After months of radio silence, I'm happy to welcome you back to the tweney report -- my occasional newsletter on Internet technology.

My goal in the tweney report, as always, is to provide lucid analysis and explanation of technology, in an accessible, understandable way, while avoiding the excesses and distortions common to much Web writing.

The funny thing is, even though the dot-com bubble has burst, there's still too much hype in most technology coverage. This time, however, the hype is a negative sort.

A year or two ago, tech journalists were going ga-ga over the limitless possibilities and burgeoning wealth of the dot-com industry. The Internet was supposed to rewrite the rules of commerce, they said. It was winner-take-all. Those companies lucky or smart enough to have moved online first would be the ones to rule e-commerce forever.

Things have sure changed since then. Surveying the newspapers these days, you might think that the tech industry was teetering on the edge of an abyss, about to follow its commercial vanguard -- Webvan,, the Industry Standard -- into oblivion. The Nasdaq has been hammered, taking with it billions in paper wealth. The crash in tech stock prices is a damning indictment of what those companies stood for, whatever it was -- or so we are led to believe.

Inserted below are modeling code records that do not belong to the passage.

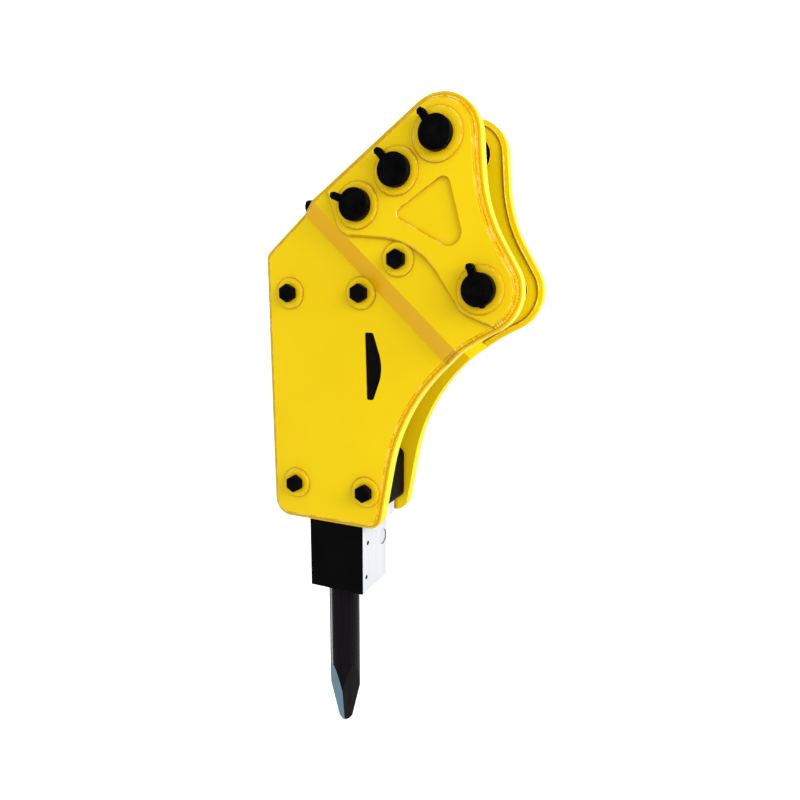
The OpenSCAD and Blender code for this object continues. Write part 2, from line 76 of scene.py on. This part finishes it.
class Tree:
    """A short way to write a material's nodes."""

    def __init__(self, name):
        self.mat = bpy.data.materials.new(name)
        self.mat.use_nodes = True
        self.nt = self.mat.node_tree
        self.bsdf = self.nt.nodes["Principled BSDF"]
        self.coord = self.nt.nodes.new("ShaderNodeTexCoord")
        self.geo = self.nt.nodes.new("ShaderNodeNewGeometry")

    def set(self, **values):
        for key, value in values.items():
            self.bsdf.inputs[key.replace("_", " ")].default_value = value

    def link(self, a, b):
        self.nt.links.new(a, b)

    def to(self, socket, name):
        self.link(socket, self.bsdf.inputs[name])

    def place(self, stretch=(1, 1, 1)):
        m = self.nt.nodes.new("ShaderNodeMapping")
        m.inputs["Scale"].default_value = stretch
        self.link(self.coord.outputs["Object"], m.inputs["Vector"])
        return m.outputs["Vector"]

    def noise(self, scale, detail=4.0, rough=0.5, stretch=(1, 1, 1)):
        n = self.nt.nodes.new("ShaderNodeTexNoise")
        n.inputs["Scale"].default_value = scale
        n.inputs["Detail"].default_value = detail
        n.inputs["Roughness"].default_value = rough
        self.link(self.place(stretch), n.inputs["Vector"])
        return n.outputs["Fac"]

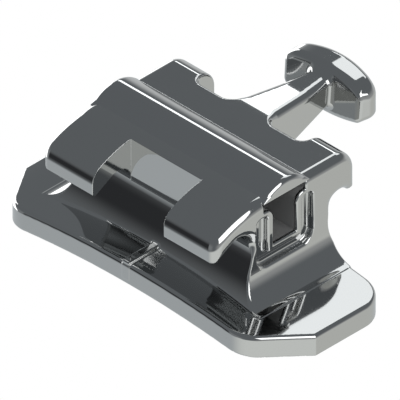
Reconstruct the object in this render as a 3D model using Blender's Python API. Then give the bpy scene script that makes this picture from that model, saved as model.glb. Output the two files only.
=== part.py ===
"""A convertible buccal tube: the metal attachment that an orthodontist bonds to a molar.

One moulded steel body holds the bonding pad, the neck, the archwire slot, two pairs of tie
wings and a hook for elastics. A thin domed cap is brazed over the slot and makes it a tube.

The shapes are worked out in millimetres, with the slot floor's centre at the origin, X along
the slot, Y towards the hook and Z up. Each finished mesh is then set in metres, with the
centre of the bonding face at the origin.
"""

import math

import bmesh
import bpy
from mathutils import Matrix

# Units
METRES_PER_MM = 0.001
WELD_DISTANCE = 0.0002

# Archwire slot, and the wider recess between its lips and the cap
SLOT_WIDTH = 0.559
SLOT_FLOOR_HEIGHT = 1.14
LIP_HEIGHT = 0.765
LIP_RADIUS = 0.19
RECESS_WIDTH = 1.02
BODY_LENGTH = 4.22

# Cap strip: a segment of a round bar, let into a shallow seat in the wings
CAP_SEAT_HEIGHT = 0.96
CAP_RISE = 0.32
CAP_RADIUS = 0.78
CAP_CENTRE_Y = 0.03
CAP_FRONT_Y = -0.575
CAP_REAR_Y = 0.625
CAP_END_ROUNDING = 0.09
BRAZE_GAP = 0.008

# Rear tie wings
WING_TOP = 1.01
REAR_WING_REACH = 1.75
REAR_WING_ROUNDING = 0.33
REAR_WING_TIP_HEIGHT = 0.26
REAR_WING_TIP_ROUNDING = 0.10
REAR_UNDERCUT_Y = 1.39
REAR_UNDERCUT_HEIGHT = -0.01
REAR_UNDERCUT_RADIUS = 0.345
REAR_NOTCH_WIDTH = 2.66
REAR_NOTCH_FLOOR_Y = 1.22
REAR_NOTCH_CORNER_RADIUS = 0.2

# Front tie wings, which curve down over the pad
FRONT_WING_CROWN_Y = -0.46
FRONT_WING_CROWN_RADIUS = 2.4
FRONT_WING_REACH = 1.72
FRONT_WING_ROUNDING = 0.28
FRONT_WING_TIP_HEIGHT = 0.27
FRONT_WING_TIP_ROUNDING = 0.07
FRONT_UNDERCUT_Y = -1.1
FRONT_UNDERCUT_HEIGHT = 0.12
FRONT_UNDERCUT_RADIUS = 0.33
FRONT_UNDERCUT_SLOPE = math.radians(20)
FRONT_CUTOUT_WIDTH = 1.74
FRONT_CUTOUT_Y = -0.79

# Neck between the wings and the pad
NECK_FRONT_RADIUS = 1.36
NECK_REAR_FOOT_Y = 1.09
NECK_END_RADIUS = 0.6
NECK_END_START_HEIGHT = -0.30
WING_END_ROUNDING = 0.15

# Groove moulded round the slot at each end of the body
END_GROOVE_WIDTH = 0.32
END_GROOVE_DEPTH = 0.13
END_GROOVE_WALL = 0.13
END_GROOVE_TOP = 0.62
END_GROOVE_CORNER_RADIUS = 0.18

# Hook: a tapered stem with a domed head across its end
STEM_ROOT_WIDTH = 0.92
STEM_HEAD_WIDTH = 0.54
STEM_ROOT_FILLET = 0.17
STEM_FALL = 0.14
STEM_FALL_START_Y = 1.3
STEM_FALL_END_Y = 2.45
STEM_ROOT_BOTTOM = -0.05
STEM_HEAD_BOTTOM = 0.35
STEM_ROUNDING = 0.1
HEAD_INNER_Y = 2.79
HEAD_FACE_WIDTH = 1.76
HEAD_FACE_BOW = 0.18
HEAD_WIDTH = 2.08
HEAD_END_Y = 3.28
HEAD_CROWN_Y = 3.62
HEAD_CORNER_RADIUS = 0.11
HEAD_TOP = 1.07
HEAD_HEIGHT = 0.85
HEAD_END_HEIGHT = 0.62
HEAD_DROOP = 0.04
HEAD_ROUNDING = 0.09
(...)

Neither extreme is fair to the facts. There's no question in my mind that technology is radically changing our everyday lives, our jobs, our economy, and the world. Email and the Web are such an integral part of my life that I can barely remember what it was like before I had either -- and that was just a few years ago. Cell phones are everywhere. AOL (AOL, for god's sake!) now owns Time Warner, and a whole lot besides.

But the fundamentals remain. The physical world hasn't gone away, and the laws of physics haven't been abolished. Somebody's got to assemble those computers on which the Internet runs. Products still have to be shipped from point A to point B. Companies still need to make profits if they want to stay in business.

In a world where technology is playing an increasingly significant role in daily life, there's still a need for clear-eyed analysis of technology: How it works, what it means, and what it's good for. That's why I'm re-establishing the tweney report.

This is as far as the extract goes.